▶ **WHAT IS EXPECTED**: Return only the lines running from the top of the entries to the line with "import Module from 'manifold-3d';", inclusive, exactly as written.
[begin DATA SUPPLIED]
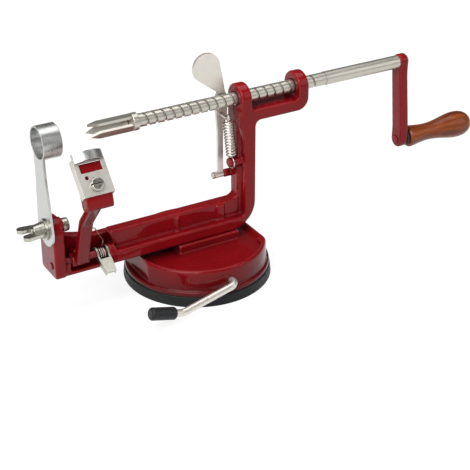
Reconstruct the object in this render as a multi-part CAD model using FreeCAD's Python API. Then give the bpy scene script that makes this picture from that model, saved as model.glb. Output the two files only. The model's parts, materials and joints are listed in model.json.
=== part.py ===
import FreeCAD, Part
import math
import os

# Apple peeler, corer and slicer on a suction foot. Sizes are in millimetres.
# +X runs along the feed screw towards the crank, -Y is the user's side and +Z is up.
# The origin lies on the table, at the centre of the round suction foot.

# Clearances
RUN_CLEAR = 0.06        # radial, between a shaft or pin and its bore
THREAD_CLEAR = 0.15     # between the lever's tooth and the thread groove
SEAT_GAP = 0.3          # between moving pieces that lie beside each other

# Frame casting
SHAFT_Z = 121.4         # height of the feed screw above the table
BEAM_Z = 28.5           # underside of the beam
FLANGE_T = 8.5          # thickness of the rib round the frame
EDGE_R = 1.2            # rounding of the casting's edges
FLANGE_W = 20.5         # width of that rib, along Y
WEB_W = 9.0             # width of the web inside the rib
WEB_TOP_Z = 49.5        # top of the web along the beam
RIBS = ((-18.5, 2.6), (13.0, 6.0))  # place and width of the upright ribs on the web
RIB_RISE = 1.6          # how far they stand out
POST_X = 41.3           # +X face of the post
POST_FOOT_R = 19.0      # rounding where the beam turns up into the post, outside
POST_NOOK_R = 5.0       # and inside, between the beam's and the post's webs
POST_WEB_X = 30.2       # -X face of the web in the post
EAR_1_X = 30.5          # -X face of the ear at the post
EAR_2_X = 83.0          # +X face of the outer ear
EAR_T = 7.9             # thickness of each ear
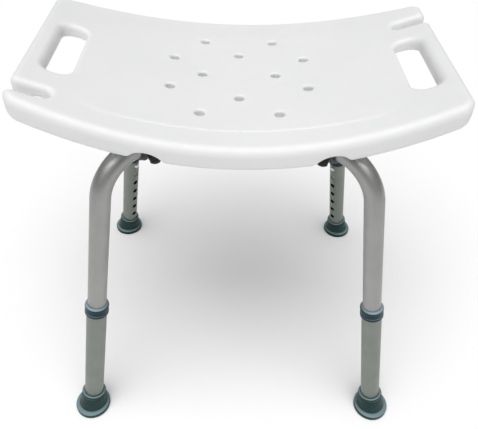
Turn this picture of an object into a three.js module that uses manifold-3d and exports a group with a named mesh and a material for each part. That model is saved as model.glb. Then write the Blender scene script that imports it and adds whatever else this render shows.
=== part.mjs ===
// Shower stool. Millimetres, +Z up, the floor at z = 0, the front of the stool towards -Y.
import * as THREE from 'three';
import Module from 'manifold-3d';

const wasm = await Module();
wasm.setup();
const { Manifold, Mesh: ManifoldMesh } = wasm;

// ---- driving dimensions -------------------------------------------------------------------
const CLEARANCE = 0.3;

const SEAT = {
  halfWidth: 256,
  halfDepthMiddle: 161,
  halfDepthEnd: 132.5,
  topHeight: 479.5,
  endRise: 49,
  rimDepth: 29,
  panelDepth: 18,
  rimWidth: 22,
  endRimWidth: 14,
  cornerRadius: 15,
  topRounding: 11,
  bottomRounding: 7,
  wall: 3,
};
const TOP_PANEL = { halfWidth: 176, halfDepth: 124, bow: 12, corner: 24, height: 1, step: 3 };
const SLOTS = [
  { x: -216, y: 0.8 },
  { x: 218, y: -18.5 },
];
const SLOT = { width: 32, length: 116, corner: 14, flare: 6 };
const NOTCHES = [
  { side: -1, y: -105 },
  { side: 1, y: 85.3 },
];
const NOTCH = { width: 16, innerEnd: 211, flare: 7 };
const DRAIN = { radius: 5.5, postRadius: 8.5 };
const DRAIN_ROWS = [
  [-47, 90], [47, 90], [-85.5, 36.5], [85.5, 36.5], [0, 54], [-47, 0],
  [47, 0], [-85.5, -36.5], [85.5, -36.5], [0, -54], [-47, -90], [47, -90],
];
const ARCH = { x: 104, halfWidth: 18, height: 11 };
const VENT = { y: -98, radius: 5, plugRadius: 4.7 };

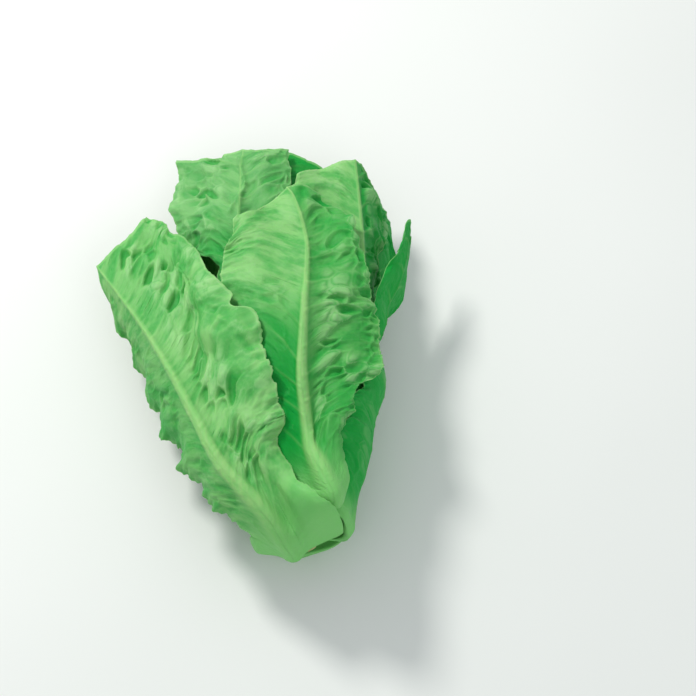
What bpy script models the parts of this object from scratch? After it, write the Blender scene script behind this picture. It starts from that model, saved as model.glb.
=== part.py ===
"""A head of romaine lettuce, cut and lying on its side on a flat surface.

The head is a short cut stem with leaves round it. Every leaf is its own thin solid with a thick
midrib on its outer face. The small leaves of the heart follow a rule; each large leaf is described
by the line of its rib, its half widths and how its two halves fold and curl.
The leaves are laid from the stem outwards, and each one rests on those already there.

Sizes are in millimetres and angles in degrees. +Y runs from the cut butt to the leaf tips, +Z is up,
and the origin is the middle of the flat spot on which the head lies.
"""

import math
from collections import namedtuple

import bpy
import numpy as np

MM = 0.001

BUTT_Y = -100.0
AXIS_HEIGHT = 46.0
STEM_RADIUS = 13.0
STEM_LENGTH = 78.0
STEM_SIDES = 16
STEM_TAPER = 0.62

BLADE_THICKNESS = 0.9
LAYER_GAP = 1.8
HEART_GAP = 1.4
UNDERSIDE_GAP = 5.5
PAST_BUTT = 2.5

HEART_LEAVES = 5
GOLDEN_TURN = 137.5

# Places across a half blade, from the rib (0) to the margin (1), where the solid has a line of points.
LARGE_COLUMNS = (0.0, 0.1, 0.27, 0.5, 0.76, 1.0)
SMALL_COLUMNS = (0.0, 0.15, 0.42, 0.7, 1.0)
LARGE_ROWS = 21
SMALL_ROWS = 12

# The finer grid on which the leaves are laid over each other.
LAY_ROWS = 150
LAY_COLUMNS = 101
EVENING = (4, 8)

TOOTH_DEPTH = 0.035
TEETH = 17

# How strongly a leaf's base turns to face the butt, over which share of its length it does so, and
# over which shares the waves of its margin rise.
BASE_TURN = 1.2
BASE_TURN_END = 0.09
WAVES_FROM = 0.12
WAVES_RISE = 0.3

# The midrib's height and width at the tip, as shares of those at the base.
TIP_RIB_HEIGHT = 0.12
TIP_RIB_WIDTH = 0.16

Leaf = namedtuple(
    "Leaf",
    "name rib face left right fold_left bend_left fold_right bend_right"
    " blunt ruffle waves phase rib_height rib_width pile gap slant",
    defaults=(0.0,),
)


def through(values, s):
    """A smooth curve through evenly spaced values, read at s from 0 to 1."""
    values = np.asarray(values, float)
    last = len(values) - 1
    x = np.clip(s, 0.0, 1.0) * last
    i = np.minimum(x.astype(int), last - 1)
    f = x - i
    before, after = 2 * values[:1] - values[1:2], 2 * values[-1:] - values[-2:-1]
    padded = np.concatenate([before, values, after])
    a, b, c, d = (padded[i + k] for k in range(4))
    if values.ndim > 1:
        f = f[..., None]
    return 0.5 * (2 * b + (c - a) * f + (2 * a - 5 * b + 4 * c - d) * f**2 + (3 * b - a - 3 * c + d) * f**3)


def unit(v):
    return v / np.linalg.norm(v, axis=-1, keepdims=True)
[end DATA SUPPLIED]
▶ **ANSWER**:
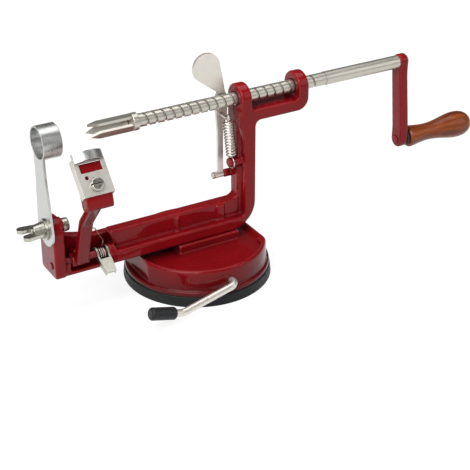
Reconstruct the object in this render as a multi-part CAD model using FreeCAD's Python API. Then give the bpy scene script that makes this picture from that model, saved as model.glb. Output the two files only. The model's parts, materials and joints are listed in model.json.
=== part.py ===
import FreeCAD, Part
import math
import os

# Apple peeler, corer and slicer on a suction foot. Sizes are in millimetres.
# +X runs along the feed screw towards the crank, -Y is the user's side and +Z is up.
# The origin lies on the table, at the centre of the round suction foot.

# Clearances
RUN_CLEAR = 0.06        # radial, between a shaft or pin and its bore
THREAD_CLEAR = 0.15     # between the lever's tooth and the thread groove
SEAT_GAP = 0.3          # between moving pieces that lie beside each other

# Frame casting
SHAFT_Z = 121.4         # height of the feed screw above the table
BEAM_Z = 28.5           # underside of the beam
FLANGE_T = 8.5          # thickness of the rib round the frame
EDGE_R = 1.2            # rounding of the casting's edges
FLANGE_W = 20.5         # width of that rib, along Y
WEB_W = 9.0             # width of the web inside the rib
WEB_TOP_Z = 49.5        # top of the web along the beam
RIBS = ((-18.5, 2.6), (13.0, 6.0))  # place and width of the upright ribs on the web
RIB_RISE = 1.6          # how far they stand out
POST_X = 41.3           # +X face of the post
POST_FOOT_R = 19.0      # rounding where the beam turns up into the post, outside
POST_NOOK_R = 5.0       # and inside, between the beam's and the post's webs
POST_WEB_X = 30.2       # -X face of the web in the post
EAR_1_X = 30.5          # -X face of the ear at the post
EAR_2_X = 83.0          # +X face of the outer ear
EAR_T = 7.9             # thickness of each ear
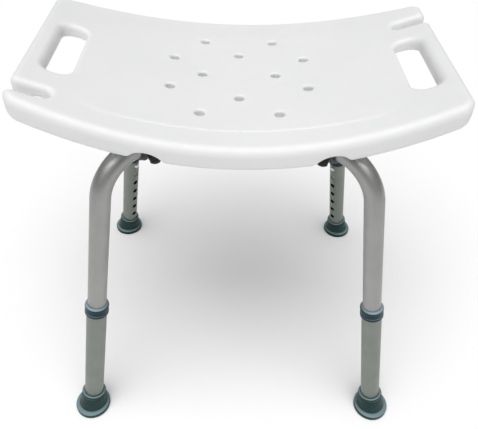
Turn this picture of an object into a three.js module that uses manifold-3d and exports a group with a named mesh and a material for each part. That model is saved as model.glb. Then write the Blender scene script that imports it and adds whatever else this render shows.
=== part.mjs ===
// Shower stool. Millimetres, +Z up, the floor at z = 0, the front of the stool towards -Y.
import * as THREE from 'three';
import Module from 'manifold-3d';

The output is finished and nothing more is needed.